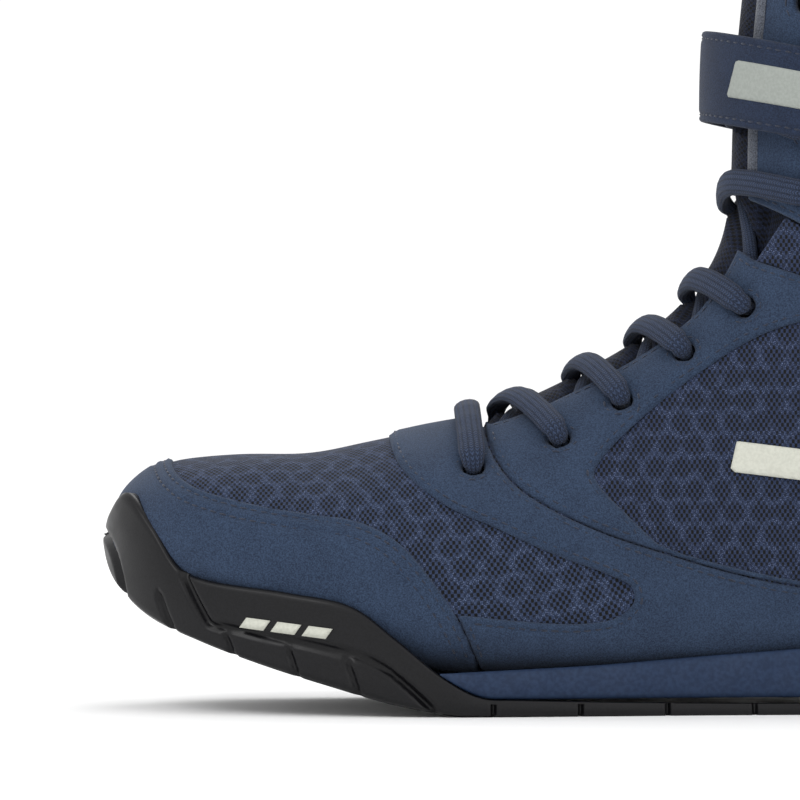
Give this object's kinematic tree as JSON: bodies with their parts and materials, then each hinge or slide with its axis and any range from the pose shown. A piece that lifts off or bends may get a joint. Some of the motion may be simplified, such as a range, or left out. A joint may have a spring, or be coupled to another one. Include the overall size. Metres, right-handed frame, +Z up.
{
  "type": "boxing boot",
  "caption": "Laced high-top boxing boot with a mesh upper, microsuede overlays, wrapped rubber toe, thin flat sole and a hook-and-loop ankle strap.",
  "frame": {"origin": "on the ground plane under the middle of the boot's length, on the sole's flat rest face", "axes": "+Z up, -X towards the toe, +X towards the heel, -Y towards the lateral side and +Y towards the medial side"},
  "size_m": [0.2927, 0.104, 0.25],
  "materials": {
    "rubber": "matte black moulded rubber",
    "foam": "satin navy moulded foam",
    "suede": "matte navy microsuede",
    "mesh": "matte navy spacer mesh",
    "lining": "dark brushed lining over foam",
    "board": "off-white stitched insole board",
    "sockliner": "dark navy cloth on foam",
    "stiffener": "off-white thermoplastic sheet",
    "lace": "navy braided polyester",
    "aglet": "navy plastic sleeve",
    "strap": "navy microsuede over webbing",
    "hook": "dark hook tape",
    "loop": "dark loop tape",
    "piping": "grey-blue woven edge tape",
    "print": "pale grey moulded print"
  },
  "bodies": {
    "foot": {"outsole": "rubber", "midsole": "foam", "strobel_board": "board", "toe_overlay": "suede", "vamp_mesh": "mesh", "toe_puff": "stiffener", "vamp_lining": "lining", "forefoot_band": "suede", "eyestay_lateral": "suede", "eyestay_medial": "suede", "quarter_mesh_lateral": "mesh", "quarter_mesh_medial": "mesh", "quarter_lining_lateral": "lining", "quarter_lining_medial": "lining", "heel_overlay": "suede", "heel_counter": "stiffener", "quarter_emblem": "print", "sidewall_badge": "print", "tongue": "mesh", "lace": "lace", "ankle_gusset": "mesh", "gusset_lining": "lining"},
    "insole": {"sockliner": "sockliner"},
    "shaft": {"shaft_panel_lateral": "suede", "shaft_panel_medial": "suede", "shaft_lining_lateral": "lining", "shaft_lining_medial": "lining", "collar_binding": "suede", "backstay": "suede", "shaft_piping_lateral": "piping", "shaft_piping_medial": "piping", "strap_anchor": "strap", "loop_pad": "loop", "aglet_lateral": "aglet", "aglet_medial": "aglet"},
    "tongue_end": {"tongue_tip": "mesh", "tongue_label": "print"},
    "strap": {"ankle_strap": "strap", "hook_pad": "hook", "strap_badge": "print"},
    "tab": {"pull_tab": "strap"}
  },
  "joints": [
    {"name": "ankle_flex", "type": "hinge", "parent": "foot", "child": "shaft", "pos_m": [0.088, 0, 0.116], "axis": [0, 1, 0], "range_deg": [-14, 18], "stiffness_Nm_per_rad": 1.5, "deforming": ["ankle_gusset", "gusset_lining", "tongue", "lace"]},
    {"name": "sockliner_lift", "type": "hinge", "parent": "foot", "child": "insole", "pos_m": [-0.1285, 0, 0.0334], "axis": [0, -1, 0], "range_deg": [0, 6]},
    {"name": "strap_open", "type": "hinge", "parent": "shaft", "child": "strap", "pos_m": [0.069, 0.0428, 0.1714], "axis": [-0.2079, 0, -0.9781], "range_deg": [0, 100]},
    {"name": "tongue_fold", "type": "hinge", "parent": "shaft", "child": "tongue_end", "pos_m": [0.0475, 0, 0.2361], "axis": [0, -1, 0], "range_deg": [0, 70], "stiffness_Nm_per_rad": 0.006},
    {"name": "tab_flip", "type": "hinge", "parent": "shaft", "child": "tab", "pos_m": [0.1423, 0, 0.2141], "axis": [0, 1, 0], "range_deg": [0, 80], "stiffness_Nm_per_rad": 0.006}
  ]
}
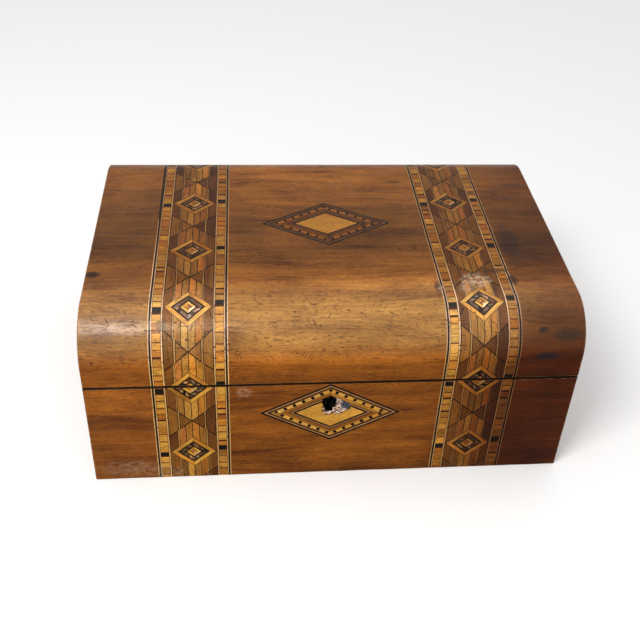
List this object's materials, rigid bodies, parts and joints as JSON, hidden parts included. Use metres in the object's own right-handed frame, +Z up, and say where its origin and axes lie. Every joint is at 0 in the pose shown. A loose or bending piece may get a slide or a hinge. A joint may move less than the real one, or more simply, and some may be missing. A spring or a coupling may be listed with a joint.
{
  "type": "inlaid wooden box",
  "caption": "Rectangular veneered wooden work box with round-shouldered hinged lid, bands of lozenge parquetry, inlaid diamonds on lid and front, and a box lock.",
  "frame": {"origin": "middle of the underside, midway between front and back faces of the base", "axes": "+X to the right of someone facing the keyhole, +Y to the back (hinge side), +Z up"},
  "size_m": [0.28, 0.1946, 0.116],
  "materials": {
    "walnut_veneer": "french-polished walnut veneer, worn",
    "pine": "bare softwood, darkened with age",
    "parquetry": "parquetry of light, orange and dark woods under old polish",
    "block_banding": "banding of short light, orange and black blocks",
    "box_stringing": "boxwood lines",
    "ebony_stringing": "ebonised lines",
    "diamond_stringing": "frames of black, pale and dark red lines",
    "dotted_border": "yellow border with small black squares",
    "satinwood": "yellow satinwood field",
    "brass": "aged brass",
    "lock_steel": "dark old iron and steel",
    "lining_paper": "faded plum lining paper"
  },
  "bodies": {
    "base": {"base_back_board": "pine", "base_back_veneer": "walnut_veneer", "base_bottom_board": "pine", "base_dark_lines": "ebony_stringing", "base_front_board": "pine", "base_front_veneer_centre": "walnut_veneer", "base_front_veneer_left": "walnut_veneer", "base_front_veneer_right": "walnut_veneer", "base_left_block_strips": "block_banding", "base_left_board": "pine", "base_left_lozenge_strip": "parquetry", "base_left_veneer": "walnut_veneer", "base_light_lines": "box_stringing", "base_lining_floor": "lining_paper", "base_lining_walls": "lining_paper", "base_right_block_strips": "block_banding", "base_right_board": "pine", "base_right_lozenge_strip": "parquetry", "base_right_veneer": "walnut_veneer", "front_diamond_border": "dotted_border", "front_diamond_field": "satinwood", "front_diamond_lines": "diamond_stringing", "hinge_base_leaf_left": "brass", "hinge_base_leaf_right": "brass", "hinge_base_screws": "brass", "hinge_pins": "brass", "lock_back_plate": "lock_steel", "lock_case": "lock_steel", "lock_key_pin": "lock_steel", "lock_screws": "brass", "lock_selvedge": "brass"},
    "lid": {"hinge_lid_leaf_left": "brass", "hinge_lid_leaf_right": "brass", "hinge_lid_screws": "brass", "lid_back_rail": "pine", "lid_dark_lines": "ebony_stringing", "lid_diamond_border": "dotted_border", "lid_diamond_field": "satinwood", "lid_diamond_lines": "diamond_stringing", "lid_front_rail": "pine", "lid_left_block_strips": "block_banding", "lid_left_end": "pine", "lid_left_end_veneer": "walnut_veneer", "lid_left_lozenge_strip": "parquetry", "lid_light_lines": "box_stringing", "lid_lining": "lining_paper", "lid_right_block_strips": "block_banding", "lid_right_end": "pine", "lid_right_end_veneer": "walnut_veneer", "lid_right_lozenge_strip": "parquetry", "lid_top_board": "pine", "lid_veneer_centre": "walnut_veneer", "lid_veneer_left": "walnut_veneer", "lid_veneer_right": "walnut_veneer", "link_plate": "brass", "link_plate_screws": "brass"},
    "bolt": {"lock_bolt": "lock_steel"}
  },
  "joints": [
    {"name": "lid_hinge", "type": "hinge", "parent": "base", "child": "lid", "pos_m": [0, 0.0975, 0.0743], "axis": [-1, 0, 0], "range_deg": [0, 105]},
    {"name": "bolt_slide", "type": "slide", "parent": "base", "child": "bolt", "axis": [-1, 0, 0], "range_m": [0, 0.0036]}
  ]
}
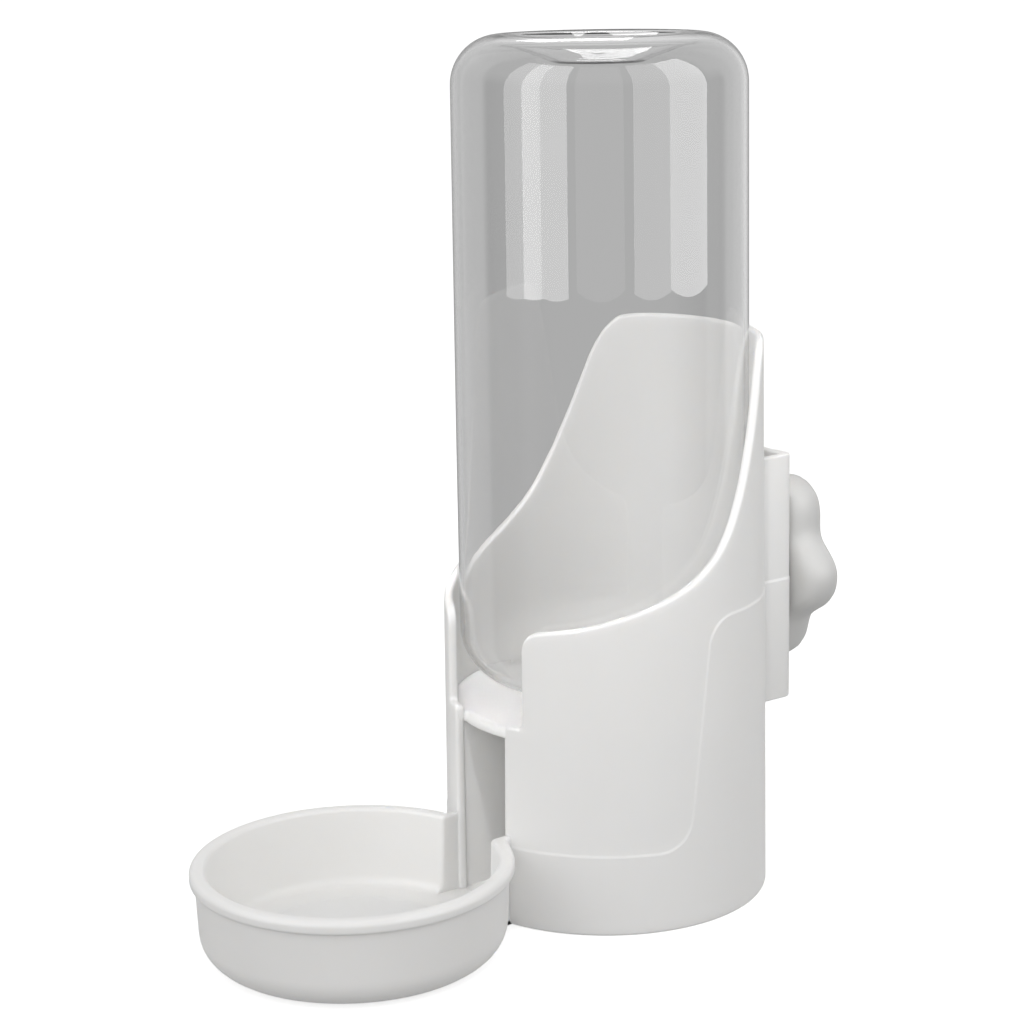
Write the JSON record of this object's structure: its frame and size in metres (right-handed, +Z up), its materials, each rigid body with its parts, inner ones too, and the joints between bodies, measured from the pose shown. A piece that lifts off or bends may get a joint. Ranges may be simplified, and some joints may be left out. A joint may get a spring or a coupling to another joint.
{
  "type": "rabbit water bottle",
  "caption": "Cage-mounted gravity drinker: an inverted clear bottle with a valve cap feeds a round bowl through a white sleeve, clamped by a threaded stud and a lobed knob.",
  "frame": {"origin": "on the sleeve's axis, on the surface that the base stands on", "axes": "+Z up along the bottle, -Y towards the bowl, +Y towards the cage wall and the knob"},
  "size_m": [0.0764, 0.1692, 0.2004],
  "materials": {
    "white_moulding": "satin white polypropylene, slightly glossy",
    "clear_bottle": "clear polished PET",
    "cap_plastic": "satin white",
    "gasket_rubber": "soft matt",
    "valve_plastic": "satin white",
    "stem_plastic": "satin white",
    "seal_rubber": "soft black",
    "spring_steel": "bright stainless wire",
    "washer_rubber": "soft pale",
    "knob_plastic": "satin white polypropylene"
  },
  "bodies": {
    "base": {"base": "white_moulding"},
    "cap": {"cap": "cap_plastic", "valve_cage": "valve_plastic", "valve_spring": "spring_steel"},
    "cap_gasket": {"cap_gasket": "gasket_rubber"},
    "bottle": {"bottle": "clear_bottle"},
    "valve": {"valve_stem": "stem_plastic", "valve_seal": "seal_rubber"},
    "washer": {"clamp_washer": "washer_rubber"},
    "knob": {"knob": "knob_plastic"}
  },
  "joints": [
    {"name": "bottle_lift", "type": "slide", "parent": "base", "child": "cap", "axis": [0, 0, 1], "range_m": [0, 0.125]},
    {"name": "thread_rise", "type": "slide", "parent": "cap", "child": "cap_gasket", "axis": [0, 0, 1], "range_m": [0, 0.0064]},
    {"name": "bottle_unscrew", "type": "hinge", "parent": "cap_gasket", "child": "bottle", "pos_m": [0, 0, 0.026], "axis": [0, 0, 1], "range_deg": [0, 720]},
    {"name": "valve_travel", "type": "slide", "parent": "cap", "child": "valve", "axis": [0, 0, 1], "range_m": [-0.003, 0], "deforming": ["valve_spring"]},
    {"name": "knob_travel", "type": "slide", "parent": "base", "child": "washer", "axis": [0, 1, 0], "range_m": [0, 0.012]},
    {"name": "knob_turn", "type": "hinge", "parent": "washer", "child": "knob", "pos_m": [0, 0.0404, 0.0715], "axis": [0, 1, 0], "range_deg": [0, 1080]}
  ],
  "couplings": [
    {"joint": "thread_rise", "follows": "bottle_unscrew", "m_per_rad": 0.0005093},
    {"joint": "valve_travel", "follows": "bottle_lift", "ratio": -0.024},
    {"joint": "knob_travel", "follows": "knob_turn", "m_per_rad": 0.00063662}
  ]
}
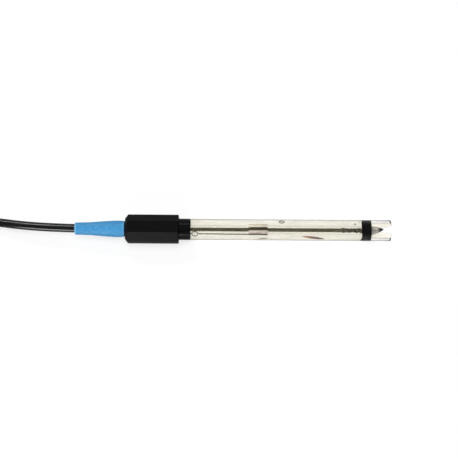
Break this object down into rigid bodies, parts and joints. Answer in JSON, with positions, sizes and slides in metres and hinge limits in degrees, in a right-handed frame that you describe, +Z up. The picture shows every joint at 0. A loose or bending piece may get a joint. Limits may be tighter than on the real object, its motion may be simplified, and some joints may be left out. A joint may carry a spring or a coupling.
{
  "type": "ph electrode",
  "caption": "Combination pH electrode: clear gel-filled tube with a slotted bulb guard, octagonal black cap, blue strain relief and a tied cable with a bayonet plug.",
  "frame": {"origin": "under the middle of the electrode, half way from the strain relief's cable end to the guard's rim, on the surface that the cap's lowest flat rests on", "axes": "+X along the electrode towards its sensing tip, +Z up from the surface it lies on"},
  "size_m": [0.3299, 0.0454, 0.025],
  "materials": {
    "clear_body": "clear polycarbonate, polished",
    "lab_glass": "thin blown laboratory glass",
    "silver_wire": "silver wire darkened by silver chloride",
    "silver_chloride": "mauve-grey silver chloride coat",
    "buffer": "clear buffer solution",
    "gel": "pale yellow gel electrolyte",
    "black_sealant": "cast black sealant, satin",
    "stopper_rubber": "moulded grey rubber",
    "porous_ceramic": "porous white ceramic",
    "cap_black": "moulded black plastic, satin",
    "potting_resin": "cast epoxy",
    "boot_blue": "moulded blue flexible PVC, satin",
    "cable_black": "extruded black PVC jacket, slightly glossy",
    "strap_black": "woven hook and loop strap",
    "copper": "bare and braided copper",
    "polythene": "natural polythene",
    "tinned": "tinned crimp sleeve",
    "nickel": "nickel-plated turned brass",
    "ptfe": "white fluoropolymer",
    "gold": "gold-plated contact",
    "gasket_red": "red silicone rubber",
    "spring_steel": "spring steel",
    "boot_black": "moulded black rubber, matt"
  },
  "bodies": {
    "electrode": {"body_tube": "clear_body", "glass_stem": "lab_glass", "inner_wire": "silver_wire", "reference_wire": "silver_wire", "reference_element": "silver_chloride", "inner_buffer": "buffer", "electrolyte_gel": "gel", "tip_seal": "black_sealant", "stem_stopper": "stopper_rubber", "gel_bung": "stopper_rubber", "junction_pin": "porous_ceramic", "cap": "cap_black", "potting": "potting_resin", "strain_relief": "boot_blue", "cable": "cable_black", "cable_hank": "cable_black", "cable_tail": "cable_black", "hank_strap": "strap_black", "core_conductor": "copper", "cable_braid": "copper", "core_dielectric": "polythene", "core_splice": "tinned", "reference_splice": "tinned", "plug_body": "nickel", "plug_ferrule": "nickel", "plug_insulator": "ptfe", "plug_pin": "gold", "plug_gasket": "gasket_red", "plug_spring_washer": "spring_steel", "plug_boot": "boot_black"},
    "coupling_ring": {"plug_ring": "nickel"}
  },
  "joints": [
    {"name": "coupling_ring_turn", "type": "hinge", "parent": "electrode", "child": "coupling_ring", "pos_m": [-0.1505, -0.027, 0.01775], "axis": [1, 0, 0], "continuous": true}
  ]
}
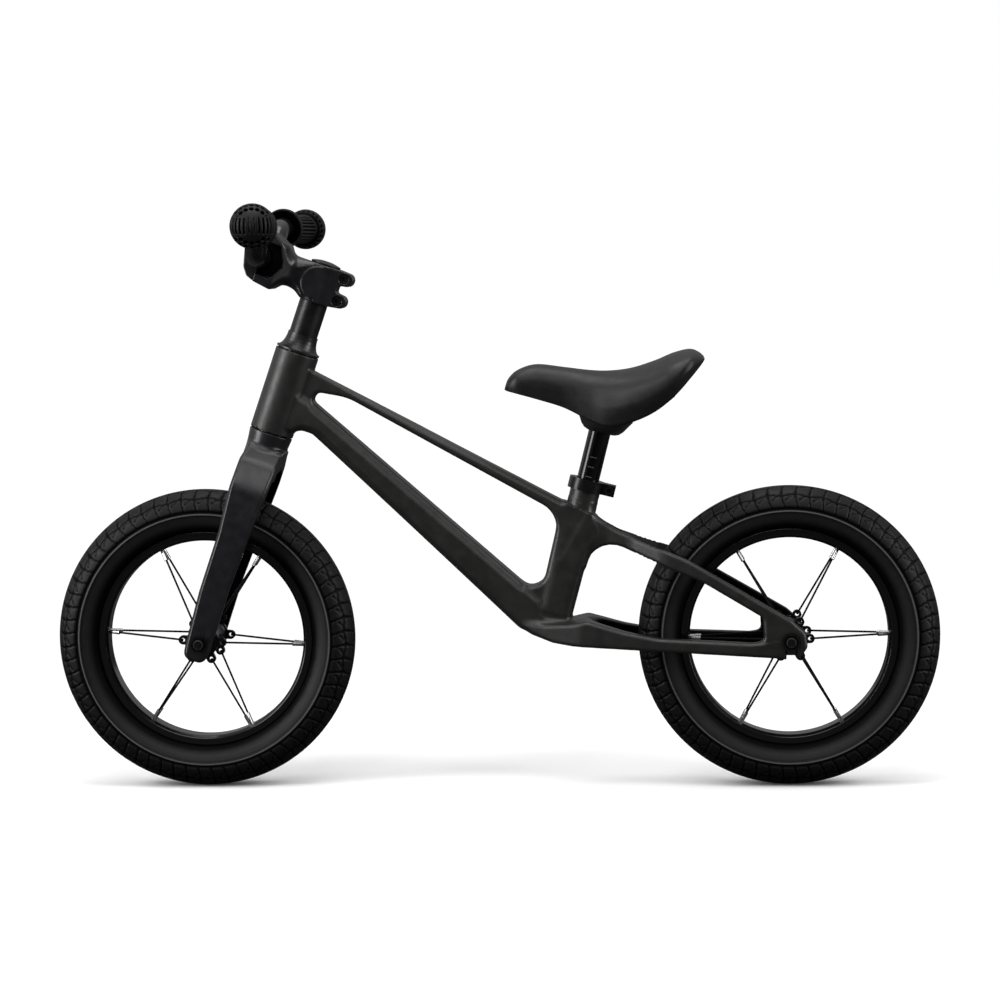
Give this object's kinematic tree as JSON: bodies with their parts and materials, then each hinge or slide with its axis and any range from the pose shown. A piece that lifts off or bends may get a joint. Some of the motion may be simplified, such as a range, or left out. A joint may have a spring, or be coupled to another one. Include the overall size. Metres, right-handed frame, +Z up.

Problem: Find the number of lines in which the word "rigid" occurs, and write nothing but that number.

Result of the exercise: 3